The trips to Chapel Hill and recovery from infusions cut into my beloved studio time and at some point I thought I would have to let another winter pass without getting to create any new art work. It was dampening my spirit.  And I realized that I could not let this happen, making art was a necessity.

“Dragonfly Prayers” Mixed Media on paper

I knew that painting would lift my spirit and soothe my soul.  I had to let go of the expectations of what I could make since I had to balance this with my side effects to chemo and energy levels. But, I followed a strict clean eating program which I feel kept me in the best condition I could be and allowed me to have a life and not just be a patient.  Creating art allowed me also to be present to all the emotional process that comes with this journey.

I received many cards and notes from friends and family near and far.  Each so beautiful with beautifully written messages.  I could not part with them.  And so my studio time began with these cards.  I  began collaging, something I have never done in art.
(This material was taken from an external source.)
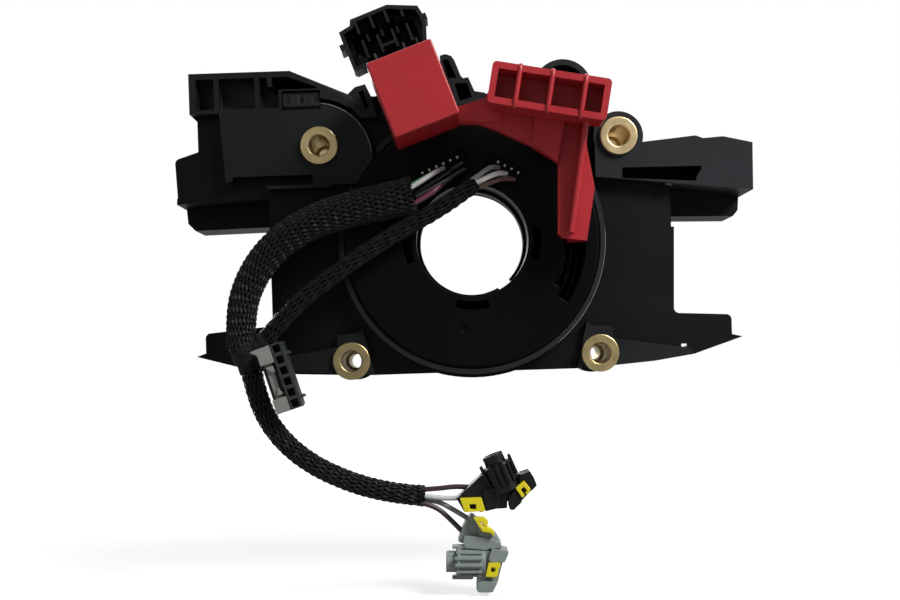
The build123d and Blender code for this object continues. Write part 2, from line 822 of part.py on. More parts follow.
def wire_group(name, ends):
    """Straight wires, each between two points given as x, z and depth."""
    with BuildPart() as group:
        for start, end in ends:
            start = Vector(start[0], -start[2], start[1])
            end = Vector(end[0], -end[2], end[1])
            with BuildSketch(Plane(origin=start, z_dir=end - start)):
                Circle(wire_diameter / 2)
            extrude(amount=(end - start).length)
    finish(group, name)


# bare wires between a terminal row and the mouth of its sleeve: where each wire starts in the
# row's own frame, then how far left of the mouth's middle and how far in front of it it goes in
wire_depth = rotor_front - pocket_depth + wire_diameter / 2 + 0.3
wire_entry = 1.0  # how far a wire's end reaches into a sleeve or a plug
left_wires = (
    (-5.7, -1.5, -3.4, 0.3),
    (0.6, -1.4, -2.0, 3.0),
    (6.9, -2.4, -0.1, -1.3),
    (7.0, -4.6, 1.3, 1.3),
    (1.6, -4.7, 3.0, -0.7),
)
right_wires = (
    (-2.9, -1.6, -1.3, 0.9),
    (0.4, -2.2, 0.0, -1.2),
    (3.6, -2.6, 1.4, 0.7),
)
for name, (x, z, tilt, _), route, places in (
    ("wires_left", left_row, wide_route, left_wires),
    ("wires_right", right_row, thin_route, right_wires),
):
    mouth_way = heading(route[0], route[1])
    ends = []
    for along, above, left, ahead in places:
        start_x, start_z = tilted(along, above, tilt)
        mouth = beside(route[0], mouth_way, left, wire_entry)
        ends.append(((x + start_x, z + start_z, wire_depth), (*mouth, harness_depth + ahead)))
    wire_group(name, ends)

# ---------------------------------------------------------------- six-way connector
# It lies on the junction. Its open face has six cells in a line and a latch in a recess beside them.
six_x, six_z, six_tilt = -63.3, -43.5, 17.0
six_width, six_height, six_thickness = 8.8, 21.8, 7.5
cell_pitch, cell_size, cell_depth = 3.65, 2.4, 5.0
cell_line = six_width / 2 - 2.2
pad_inner = 0.3  # where the latch's pads end beside the cells
upper_pad, lower_pad = 5.6, 4.8  # heights of the latch's two pads
recess_depth = 2.6
latch_edge = -six_width / 2
six_front = wrap_front + six_thickness
with BuildPart() as six_way_housing:
    with BuildSketch(face(wrap_front, six_x, six_z, six_tilt)):
        Rectangle(six_width, six_height)
    extrude(amount=six_thickness)
    chamfer(six_way_housing.edges().filter_by(Axis.Y).sort_by(Axis.X)[-1], 0.8)
    with BuildSketch(face(wrap_front + 2.0, six_x, six_z, six_tilt)):
        for z in (6.9, -7.7):
            with Locations((six_width / 2 + 0.5, z)):
                Rectangle(1.6, 1.0)
    extrude(amount=six_thickness - 2.6)
    with BuildSketch(face(six_front - cell_depth, six_x, six_z, six_tilt)):
        with Locations((cell_line, 0)):
            with GridLocations(1, cell_pitch, 1, 6):
                Rectangle(cell_size, cell_size)
    extrude(amount=cell_depth, mode=Mode.SUBTRACT)
    with BuildSketch(face(six_front - recess_depth, six_x, six_z, six_tilt)):
        with Locations((latch_edge, 0)):
            Rectangle(2 * (pad_inner - latch_edge), six_height)
    extrude(amount=recess_depth, mode=Mode.SUBTRACT)
finish(six_way_housing, "six_way_housing")

# the latch: two broad pads joined by a lever, with a wedge on the lever beside each pad
with BuildPart() as six_way_latch:
    with BuildSketch(face(six_front - recess_depth, six_x, six_z, six_tilt)):
        outline(
            (pad_inner - slip_fit, six_height / 2),
            (latch_edge, six_height / 2),
            (latch_edge - 2.0, six_height / 2 - 0.3),
            (latch_edge, six_height / 2 - 2.0),
            (latch_edge, six_height / 2 - upper_pad),
            (pad_inner - slip_fit, six_height / 2 - upper_pad),
        )
        outline(
            (pad_inner - slip_fit, -six_height / 2),
            (latch_edge, -six_height / 2),
            (latch_edge, lower_pad - six_height / 2),
            (pad_inner - slip_fit, lower_pad - six_height / 2),
        )
    extrude(amount=recess_depth)
    with BuildSketch(face(six_front - recess_depth, six_x, six_z, six_tilt)):
        with Locations((latch_edge + 2.2, 0)):
            Rectangle(2.4, six_height - 2.0)
    extrude(amount=recess_depth - 1.6)
    with BuildSketch(face(six_front - recess_depth, six_x, six_z, six_tilt)):
        outline((-3.2, 4.4), (-0.6, 4.4), (-0.6, 2.2), (-1.6, 2.4))
        outline((-2.6, -5.2), (-0.2, -5.2), (-1.4, -2.8))
    extrude(amount=recess_depth - 0.6)
finish(six_way_latch, "six_way_latch")

# ---------------------------------------------------------------- airbag connectors
# Two alike: a wedge where the wires go in, a ribbed barrel, an ear with a lock that pulls out
# forwards to free the plug, and a yellow retainer over the wires' seals.
squib_back = harness_depth - 4.5
squib_front = squib_back + 9.5
barrel_depth = harness_depth + 1.6
barrel_radius, barrel_length = 5.6, 7.2
retainer_thickness = 1.2
lock_recess, lock_proud = 2.6, 0.8


def squib_connector(name, body, barrel_place, barrel_angle, retainer, retainer_hole, lock, lock_hole):
    """One airbag connector: its housing, its retainer and its lock, from their outlines."""
    barrel_way = Vector(math.cos(math.radians(barrel_angle)), 0, math.sin(math.radians(barrel_angle)))
    barrel_root = Vector(barrel_place[0], -barrel_depth, barrel_place[1])
    with BuildPart() as housing:
        with BuildSketch(face(squib_back)):
            outline(*body)
        extrude(amount=squib_front - squib_back)
        with BuildSketch(Plane(origin=barrel_root, x_dir=(0, 1, 0), z_dir=barrel_way)):
            Circle(barrel_radius)
            with PolarLocations(barrel_radius, 14):
                Rectangle(1.2, 1.0)
        extrude(amount=barrel_length)
        with BuildSketch(Plane(origin=barrel_root, x_dir=(0, 1, 0), z_dir=barrel_way)):
            Circle(barrel_radius - 1.4)
        extrude(amount=barrel_length + 1.6)
        with BuildSketch(Plane(origin=barrel_root + barrel_way * 3.0, x_dir=(0, 1, 0), z_dir=barrel_way)):
            Circle(barrel_radius - 2.6)
        extrude(amount=barrel_length, mode=Mode.SUBTRACT)
        with BuildSketch(face(squib_front - lock_recess)):
            outline(*lock)
            offset(amount=seat_gap, kind=Kind.INTERSECTION)
        extrude(amount=lock_recess + 5, mode=Mode.SUBTRACT)
    finish(housing, f"{name}_body")
    with BuildPart() as cover:
        with BuildSketch(face(squib_front)):
            outline(*retainer)
            Polygon(*retainer_hole, align=None, mode=Mode.SUBTRACT)
        extrude(amount=retainer_thickness)
    finish(cover, f"{name}_retainer")
    with BuildPart() as pull:
        with BuildSketch(face(squib_front - lock_recess + seat_gap)):
            outline(*lock)
            Polygon(*lock_hole, align=None, mode=Mode.SUBTRACT)
        extrude(amount=lock_recess - seat_gap + lock_proud)
    finish(pull, f"{name}_lock")


squib_connector(
    "black_squib",
    body=(
        (-6.0, -89.0),
        (-8.3, -84.6),
        (-0.3, -77.1),
        (0.9, -76.0),
        (12.0, -77.0),
        (15.7, -76.3),
        (18.2, -81.2),
        (10.2, -89.3),
        (8.0, -87.6),
        (1.2, -89.0),
    ),
    barrel_place=(6.6, -79.0),
    barrel_angle=105.0,
    retainer=((-7.0, -84.5), (-0.4, -84.4), (1.1, -88.8), (-5.7, -88.8)),
    retainer_hole=((-4.4, -85.8), (-2.2, -85.8), (-1.8, -87.6), (-3.9, -87.6)),
    lock=((10.9, -81.5), (13.6, -79.3), (15.9, -82.0), (13.0, -84.9)),
    lock_hole=((12.6, -82.0), (13.6, -81.2), (14.4, -82.2), (13.4, -83.1)),
)
squib_connector(
    "grey_squib",
    body=(
        (-3.5, -90.2),
        (0.5, -92.0),
        (4.0, -96.8),
        (5.6, -99.1),
        (5.5, -100.4),
        (8.1, -102.2),
        (4.2, -111.6),
        (2.6, -115.4),
        (-2.5, -114.4),
        (-3.1, -111.1),
        (-5.0, -110.4),
        (-5.0, -99.8),
        (-8.3, -98.7),
    ),
    barrel_place=(-4.0, -104.6),
    barrel_angle=177.0,
    retainer=((-2.8, -90.9), (0.1, -92.0), (3.6, -96.6), (2.6, -97.2), (-0.6, -95.3)),
    retainer_hole=((-0.9, -92.4), (0.2, -92.9), (1.3, -94.4), (0.2, -94.4)),
    lock=((1.3, -105.6), (5.0, -105.8), (3.9, -110.2), (0.5, -110.0)),
    lock_hole=((2.1, -106.8), (3.7, -106.9), (3.2, -109.0), (1.7, -108.9)),
)

# wires from the lower sleeve's end into each airbag connector, two by two
lower_end = lower_route[-1]
lower_end_way = heading(lower_route[-2], lower_end)
for name, places in (
    ("wires_to_black", ((2.1, 0.6, (-3.8, -81.3)), (0.1, 1.2, (-7.0, -84.9)))),
    ("wires_to_grey", ((-1.4, -1.4, (-3.7, -92.3)), (-2.2, 1.2, (-6.0, -96.6)))),
):
    ends = []
    for left, ahead, (end_x, end_z) in places:
        start = beside(lower_end, lower_end_way, left, -wire_entry)
        ends.append(((*start, harness_depth + ahead), (end_x, end_z, harness_depth)))
    wire_group(name, ends)

# ---------------------------------------------------------------- transport lock
# One moulding that keeps the rotor in its middle turn until the part is fitted: a hood over the
# shroud's neck, a web, a grip with three ribs, and a tongue whose leg stands in the rotor's slot.
hood_x, hood_z = -17.55, 45.8
hood_corner, hood_edge = 0.8, 0.6
grip_x, grip_z = 25.0, 43.1
web_back = 46.5
web_front = web_back + web_thickness
web_pad = 1.2
tongue_back = web_back - web_thickness
grip_wall = 2.1
grip_floor = grip_back + grip_wall
grip_ribs = (-10.1, 0.2, 10.7)
rib_proud = 0.8
rib_reach = 2.4  # how far a rib runs down the outside of the grip
with BuildPart() as transport_lock:
    with BuildSketch(face(lock_back, hood_x, hood_z, lock_tilt)):
        RectangleRounded(hood_width, hood_height, hood_corner)
    extrude(amount=lock_front - lock_back)
    fillet(transport_lock.faces().sort_by(Axis.Y)[0].edges(), hood_edge)
    with BuildSketch(face(lock_back, hood_x, hood_z, lock_tilt)):
        Rectangle(hood_width - 2 * lock_wall, hood_height - 2 * lock_wall)
    extrude(amount=lock_front - lock_back - lock_wall, mode=Mode.SUBTRACT)

    # web between hood and grip, with two raised pads
    with BuildSketch(face(web_back)):
        outline(
            (-5.6, 41.0),
            (4.9, 44.1),
            (7.0, 47.0),
            (32.0, 43.0),
            (30.8, 35.9),
            (28.0, 22.7),
            (19.7, 28.4),
            (9.0, 33.7),
            (2.8, 36.2),
            (-3.6, 36.4),
            (-4.4, 39.0),
        )
    extrude(amount=web_thickness)
    with BuildSketch(face(web_front)):
        outline((-4.0, 41.3), (4.7, 43.9), (11.0, 39.8), (10.4, 36.2), (6.1, 36.4), (2.8, 36.5), (-3.2, 36.7))
        outline((21.0, 38.4), (19.9, 28.6), (27.8, 23.1), (30.5, 36.0), (30.9, 38.4))
    extrude(amount=web_pad)

    # tongue, its leg that enters the rotor's slot, and the block that carries the grip
    with BuildSketch(face(tongue_back)):
        outline(
            (28.4, 41.0),
            (28.4, 23.4),
            (27.6, 0.2),
            (29.0, -1.2),
            (36.9, -2.4),
            (40.0, 14.8),
            (37.9, 28.1),
            (37.7, 40.0),
        )
    extrude(amount=web_thickness + 0.2)
    with BuildSketch(face(rotor_front - tongue_reach, 34.2, 1.0)):
        Rectangle(5.2, 5.0)
    extrude(amount=tongue_back - rotor_front + tongue_reach)
    with BuildSketch(face(web_back)):
        outline((9.5, 47.0), (37.0, 42.5), (37.0, 37.5), (10.0, 42.4))
    extrude(amount=grip_back + 0.5 - web_back)

    # fin that stiffens the tongue, lower towards its tip
    fin_top, fin_tip = (37.0, 34.6), (31.6, 0.4)
    fin_way = heading(fin_top, fin_tip)
    fin_length = math.dist(fin_top, fin_tip)
    fin_plane = Plane(
        origin=(fin_top[0], -tongue_back - 1.0, fin_top[1]),
        x_dir=(fin_way[0], 0, fin_way[1]),
        z_dir=(-fin_way[1], 0, fin_way[0]),
    )
    with BuildSketch(fin_plane):
        outline((0, 0), (fin_length, 0), (fin_length, -4.5), (0, -9.5))
    extrude(amount=1.0, both=True)

    # grip: a shallow box open in front, crossed by three ribs that stand proud
    with BuildSketch(face(grip_back, grip_x, grip_z, grip_tilt)):
        RectangleRounded(grip_length, grip_height, 1.4)
    extrude(amount=grip_front - grip_back)
    with BuildSketch(face(grip_floor, grip_x, grip_z, grip_tilt)):
        Rectangle(grip_length - 2 * grip_wall, grip_height - 2 * grip_wall)
    extrude(amount=grip_front, mode=Mode.SUBTRACT)
    for start, proud in ((grip_floor, 0.0), (grip_front - rib_reach, rib_proud)):
        with BuildSketch(face(start, grip_x, grip_z, grip_tilt)):
            for x in grip_ribs:
                with Locations((x, 0)):
                    Rectangle(rib, grip_height - grip_wall + 2 * proud)
        extrude(amount=grip_front + proud - start)
finish(transport_lock, "transport_lock")
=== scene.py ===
"""A steering clock spring, dressed: switch bracket, rotor, braided harness and transport lock."""
import math

import bmesh
import bpy
from mathutils import Matrix, Vector


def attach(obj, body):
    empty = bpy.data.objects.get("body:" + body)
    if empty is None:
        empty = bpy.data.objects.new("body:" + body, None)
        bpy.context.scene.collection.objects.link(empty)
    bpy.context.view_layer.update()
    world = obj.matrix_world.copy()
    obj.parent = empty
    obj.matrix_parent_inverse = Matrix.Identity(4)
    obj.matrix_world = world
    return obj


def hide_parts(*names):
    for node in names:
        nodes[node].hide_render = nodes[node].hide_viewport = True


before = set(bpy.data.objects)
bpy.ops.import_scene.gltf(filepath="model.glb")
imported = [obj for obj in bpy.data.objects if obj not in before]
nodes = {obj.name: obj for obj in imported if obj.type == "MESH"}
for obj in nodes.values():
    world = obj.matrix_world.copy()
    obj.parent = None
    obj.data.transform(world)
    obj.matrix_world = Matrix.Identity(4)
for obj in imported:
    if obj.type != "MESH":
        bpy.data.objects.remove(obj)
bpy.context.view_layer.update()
scene = bpy.context.scene
scene.view_settings.view_transform = "Standard"

# ---------------------------------------------------------------- camera
# Level with a point below the rotor, straight in front of it. The frame is turned a little, and moved
# up so that the whole part is in it.
image_width = 900
focal_pixels = 1140.0
camera_place = (-0.0087, -0.416, -0.0383)
camera_turn = math.radians(1.9)
horizon_below_middle = 56.0
camera_data = bpy.data.cameras.new("camera")
camera_data.sensor_width = 36.0
camera_data.lens = camera_data.sensor_width * focal_pixels / image_width
camera_data.shift_y = horizon_below_middle / image_width
camera_data.clip_start = 0.01
camera = bpy.data.objects.new("camera", camera_data)
camera.location = camera_place
camera.rotation_euler = (math.radians(90), camera_turn, 0)
scene.collection.objects.link(camera)
scene.camera = camera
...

I took the beautiful words and pictures and began combining them with paints and drawings.

It felt very good to be able to honor these beautiful notes and carts and it felt as though the words seeped further into my being and the thoughts and sentiments of healing were reaching me on a deeper level.

“Boat Loads of Wishes” mixed media on canvas

It reminded me how I was not alone there were so many people that were routing for me, even people I did not know that well.  Walking into the studio and seeing a table full of messy art and then words of encouragement painted in big bold letters gave me energy on days when I really needed it. 
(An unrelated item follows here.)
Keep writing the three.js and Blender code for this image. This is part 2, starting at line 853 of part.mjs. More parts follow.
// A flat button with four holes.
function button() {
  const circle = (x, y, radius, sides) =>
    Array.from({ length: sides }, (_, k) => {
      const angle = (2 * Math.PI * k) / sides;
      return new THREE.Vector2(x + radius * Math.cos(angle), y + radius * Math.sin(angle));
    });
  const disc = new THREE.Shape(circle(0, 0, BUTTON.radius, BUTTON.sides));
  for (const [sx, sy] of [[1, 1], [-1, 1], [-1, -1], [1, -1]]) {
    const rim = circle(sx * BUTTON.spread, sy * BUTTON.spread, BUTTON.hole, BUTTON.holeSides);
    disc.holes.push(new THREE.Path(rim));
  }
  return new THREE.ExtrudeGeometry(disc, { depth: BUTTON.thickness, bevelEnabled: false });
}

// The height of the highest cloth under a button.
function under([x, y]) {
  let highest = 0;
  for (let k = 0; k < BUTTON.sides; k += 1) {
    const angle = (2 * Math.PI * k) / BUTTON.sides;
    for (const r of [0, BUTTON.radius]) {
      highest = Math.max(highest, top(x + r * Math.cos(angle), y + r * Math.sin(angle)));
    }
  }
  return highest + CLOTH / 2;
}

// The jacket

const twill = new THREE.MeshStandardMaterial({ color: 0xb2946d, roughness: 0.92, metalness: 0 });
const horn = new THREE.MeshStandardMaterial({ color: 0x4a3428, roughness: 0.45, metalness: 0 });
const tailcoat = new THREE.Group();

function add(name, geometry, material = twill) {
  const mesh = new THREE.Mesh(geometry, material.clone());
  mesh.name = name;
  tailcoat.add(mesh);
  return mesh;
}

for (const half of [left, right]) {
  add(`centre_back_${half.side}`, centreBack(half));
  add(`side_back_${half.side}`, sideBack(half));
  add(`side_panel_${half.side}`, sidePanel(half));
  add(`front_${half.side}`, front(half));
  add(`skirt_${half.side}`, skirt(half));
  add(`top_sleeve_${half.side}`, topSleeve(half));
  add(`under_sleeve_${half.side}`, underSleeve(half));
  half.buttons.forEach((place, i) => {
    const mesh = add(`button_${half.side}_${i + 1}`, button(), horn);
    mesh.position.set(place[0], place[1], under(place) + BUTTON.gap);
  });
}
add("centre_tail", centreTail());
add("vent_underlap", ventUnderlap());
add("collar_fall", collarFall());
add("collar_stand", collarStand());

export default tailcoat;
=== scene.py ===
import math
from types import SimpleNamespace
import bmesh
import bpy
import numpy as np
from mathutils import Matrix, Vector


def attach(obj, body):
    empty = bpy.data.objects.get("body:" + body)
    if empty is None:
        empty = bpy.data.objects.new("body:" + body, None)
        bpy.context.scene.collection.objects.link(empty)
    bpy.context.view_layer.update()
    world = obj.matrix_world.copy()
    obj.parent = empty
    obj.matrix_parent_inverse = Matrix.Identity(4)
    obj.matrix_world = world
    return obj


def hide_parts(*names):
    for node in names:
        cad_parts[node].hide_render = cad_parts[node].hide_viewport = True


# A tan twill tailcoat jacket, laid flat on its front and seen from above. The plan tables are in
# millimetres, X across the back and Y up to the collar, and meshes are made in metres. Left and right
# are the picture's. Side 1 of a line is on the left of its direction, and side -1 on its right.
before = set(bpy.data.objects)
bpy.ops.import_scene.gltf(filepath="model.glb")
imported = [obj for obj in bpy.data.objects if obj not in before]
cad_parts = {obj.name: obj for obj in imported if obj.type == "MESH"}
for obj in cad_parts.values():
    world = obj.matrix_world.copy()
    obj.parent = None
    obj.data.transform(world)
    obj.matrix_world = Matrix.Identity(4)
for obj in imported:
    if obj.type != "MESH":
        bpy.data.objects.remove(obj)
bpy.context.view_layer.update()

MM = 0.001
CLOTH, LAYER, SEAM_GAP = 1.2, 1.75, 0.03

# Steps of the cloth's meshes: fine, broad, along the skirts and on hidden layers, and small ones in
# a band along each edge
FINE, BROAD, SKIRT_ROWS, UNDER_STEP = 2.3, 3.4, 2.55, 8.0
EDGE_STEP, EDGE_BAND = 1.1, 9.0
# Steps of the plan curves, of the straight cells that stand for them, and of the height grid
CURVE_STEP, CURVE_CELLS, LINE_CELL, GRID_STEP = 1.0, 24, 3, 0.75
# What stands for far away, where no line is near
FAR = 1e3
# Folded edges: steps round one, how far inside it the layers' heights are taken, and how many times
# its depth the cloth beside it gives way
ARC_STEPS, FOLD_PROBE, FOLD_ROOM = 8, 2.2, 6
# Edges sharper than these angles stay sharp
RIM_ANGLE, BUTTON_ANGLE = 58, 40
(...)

When I felt I had exhausted myself of the collage process, I pulled out a fresh canvas and started with some beachscapes.  “Coming Back” was the first canvas I painted which flowed right off my finger tips when I went from a beach walk and into the studio painting.  It was a very happy day!  To keep myself grounded, centered and remember that a higher power was there to help when I needed it.  I often go to a favorite spot with a friend to walk and meditate.  It has become known as “The Spot” for us and so it was only natural to make it my next painting of the scene that we see when we walk to the beach.
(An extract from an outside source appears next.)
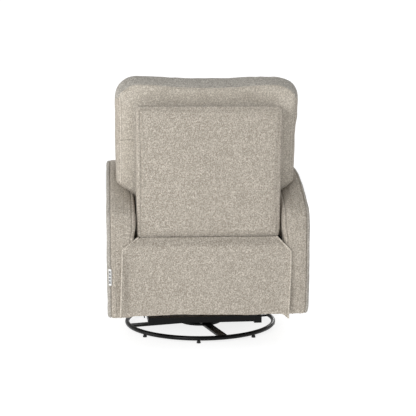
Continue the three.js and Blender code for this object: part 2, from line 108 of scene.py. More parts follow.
floor_mesh = bpy.data.meshes.new("studio_floor")
floor_mesh.from_pydata([(-8, -8, 0), (8, -8, 0), (8, 8, 0), (-8, 8, 0)], [], [(0, 1, 2, 3)])
floor = bpy.data.objects.new("studio_floor", floor_mesh)
bpy.context.collection.objects.link(floor)
floor_paint = bpy.data.materials.new("studio_floor")
floor_paint.use_nodes = True
floor_shader = floor_paint.node_tree.nodes["Principled BSDF"]
floor_shader.inputs["Base Color"].default_value = (0.4, 0.4, 0.4, 1)
floor_shader.inputs["Specular IOR Level"].default_value = 0.0
floor_shader.inputs["Emission Color"].default_value = (1, 1, 1, 1)
floor_shader.inputs["Emission Strength"].default_value = 0.82
floor_shader.inputs["Roughness"].default_value = 0.7
floor_mesh.materials.append(floor_paint)

# ---- Fabric ---------------------------------------------------------------------------
# Oatmeal boucle: a knit of small curled loops that wander over the cloth like worms, so
# it is mottled close up, soft at its edges and without shine. Two extra copies of the
# cloth carry painted light: a lighter one is painted light on well-lit panels and edges,
# and a cooler, darker one is painted sheen and shade on edge-on and upward-facing panels.


def new_node(tree, kind, inputs=None, **values):
    """A node with its own settings. Each input, by name or number, is a value or a link."""
    node = tree.nodes.new(kind)
    for name, value in values.items():
        setattr(node, name, value)
    for name, value in (inputs or {}).items():
        if isinstance(value, bpy.types.NodeSocket):
            tree.links.new(value, node.inputs[name])
        else:
            node.inputs[name].default_value = value
    return node


def material(name):
    """A new material, its tree and its main shader."""
    made = bpy.data.materials.new(name)
    made.use_nodes = True
    return made, made.node_tree, made.node_tree.nodes["Principled BSDF"]


def two_tones(tree, driver, dark, light, low=0.0, high=1.0):
    """A colour ramp from dark to light between two positions."""
    ramp = new_node(tree, "ShaderNodeValToRGB", {"Fac": driver})
    for end, position, colour in zip(ramp.color_ramp.elements, (low, high), (dark, light)):
        end.position = position
        end.color = (*colour, 1)
    return ramp.outputs["Color"]


def coat(tree, shader, colour, height, **relief):
    """Give a shader its colour and its bump."""
    bump = new_node(tree, "ShaderNodeBump", {**relief, "Height": height})
    tree.links.new(colour, shader.inputs["Base Color"])
    tree.links.new(bump.outputs["Normal"], shader.inputs["Normal"])


def group_with(name, sizes, results):
    """An empty shader group with named inputs and outputs; also gives its two ends."""
    tree = bpy.data.node_groups.new(name, "ShaderNodeTree")
    for size, value in sizes.items():
        socket = tree.interface.new_socket(size, in_out="INPUT", socket_type="NodeSocketFloat")
        socket.default_value = value
    for outcome in results:
        tree.interface.new_socket(outcome, in_out="OUTPUT", socket_type="NodeSocketFloat")
    return tree, new_node(tree, "NodeGroupInput"), new_node(tree, "NodeGroupOutput")


def boucle_group():
    sizes = {"Loop Size": 0.0043, "Curl": 0.9, "Worm": 148.0}
    tree, given, result = group_with("boucle_loops", sizes, ("Tone", "Height"))
    link = tree.links.new
    place = new_node(tree, "ShaderNodeTexCoord")
    # Small round loops: cells pushed about by noise, because the yarn wanders.
    pitch = new_node(tree, "ShaderNodeMath", {
        0: 1.0, 1: given.outputs["Loop Size"],
    }, operation="DIVIDE")
    wander = new_node(tree, "ShaderNodeTexNoise", {
        "Scale": 130.0, "Detail": 2.0, "Vector": place.outputs["Object"],
    })
    centred = new_node(tree, "ShaderNodeVectorMath", {
        1: (0.5, 0.5, 0.5), 0: wander.outputs["Color"],
    }, operation="SUBTRACT")
    reach = new_node(tree, "ShaderNodeMath", {
        0: given.outputs["Loop Size"], 1: given.outputs["Curl"],
    }, operation="MULTIPLY")
    push = new_node(tree, "ShaderNodeVectorMath", {
        0: centred.outputs["Vector"], "Scale": reach.outputs["Value"],
    }, operation="SCALE")
    moved = new_node(tree, "ShaderNodeVectorMath", {
        0: place.outputs["Object"], 1: push.outputs["Vector"],
    }, operation="ADD")
    loops = new_node(tree, "ShaderNodeTexVoronoi", {
        "Smoothness": 0.3, "Vector": moved.outputs["Vector"], "Scale": pitch.outputs["Value"],
    }, feature="SMOOTH_F1")
    hill = new_node(tree, "ShaderNodeMapRange", {
        "From Min": 0.12, "From Max": 0.62, "To Min": 1.0, "To Max": 0.0,
        "Value": loops.outputs["Distance"],
    })
    # Curls: ridges along the middle value of a noise make lines that wind like worms.
    bands = new_node(tree, "ShaderNodeTexNoise", {
        "Detail": 1.0, "Distortion": 0.35, "Vector": moved.outputs["Vector"],
        "Scale": given.outputs["Worm"],
    })
    middle = new_node(tree, "ShaderNodeMath", {
        1: 0.5, 0: bands.outputs["Fac"],
    }, operation="SUBTRACT")
    away = new_node(tree, "ShaderNodeMath", {0: middle.outputs["Value"]}, operation="ABSOLUTE")
    worm = new_node(tree, "ShaderNodeMapRange", {
        "From Min": 0.0, "From Max": 0.11, "To Min": 1.0, "To Max": 0.0,
        "Value": away.outputs["Value"],
    }, interpolation_type="SMOOTHSTEP")
    fuzz = new_node(tree, "ShaderNodeTexNoise", {
        "Scale": 430.0, "Detail": 3.0, "Vector": place.outputs["Object"],
    })
    drift = new_node(tree, "ShaderNodeTexNoise", {
        "Scale": 6.0, "Detail": 3.0, "Vector": place.outputs["Object"],
    })
    # Tone: curls and loops together, then a slow drift over the panel.
    knit = new_node(tree, "ShaderNodeMix", {
        0: 0.58, 2: hill.outputs["Result"], 3: worm.outputs["Result"],
    }, data_type="FLOAT")
    slow = new_node(tree, "ShaderNodeMix", {
        0: 0.10, 2: knit.outputs[0], 3: drift.outputs["Fac"],
    }, data_type="FLOAT")
    link(slow.outputs[0], result.inputs["Tone"])
    high = new_node(tree, "ShaderNodeMath", {
        1: 0.35, 0: fuzz.outputs["Fac"], 2: knit.outputs[0],
    }, operation="MULTIPLY_ADD")
    link(high.outputs["Value"], result.inputs["Height"])
    return tree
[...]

“The Spot” acrylic on canvas 20″ x 10″

Staying positive is such an important part of the chemotherapy, cancer and sarcoma journey.  Art has played a huge part in helping to keep me in this frame of mind, especially in the final stages of chemotherapy.  I am happy to say that chemotherapy is done and in a week I will travel back to Chapel Hill for my next scan to prove what I already feel which is that I am continuing to be sarcoma free!  I look forward to sharing with you some of the other pieces I made this winter, I hope it might encourage you to find some time and space to make your own art.  Find a way to have some fun with and let your happy creative self shine!

Carolyn Schena

7 thoughts on “A Different Winter on the OBX

  1. Carolyn, I had no idea you had been sick. (As in that IS in the past.) I wish you continued healing and will believe with you that all cancer is gone.

  2. My thoughts are with you threw your journey. Very true that a positive attitude it important, I have been on that journey. This year on St Patrick’s day it will be 20 years since my last chemo. Keep up the fight and see you this summer

  3. Carolyn, I was so sorry to learn of your health issues this past winter. I am glad to hear that you are recovering and have such a positive attitude. Since I am giving up my house in Salvo ( just to long of a drive for some one getting on towards 70) I have to say the one thing I will miss the most is the time spent at your shop and learning from you. My daughter and friends say the same. I wish you continued success with your art and the shop but most of all I wish you a complete recovery. I will keep you and your family in my prayers.
    Blessings, Sharon Stephens

    • Sharon, Im sorry to hear about you giving up your house, we always look forward to seeing you and your daughter, she is always so creative and you’ve both made so many neat things over the years!

  4. Sending you positive thoughts and prayers. My daughter and I visit Studio 12 every year and become “artists” for a day.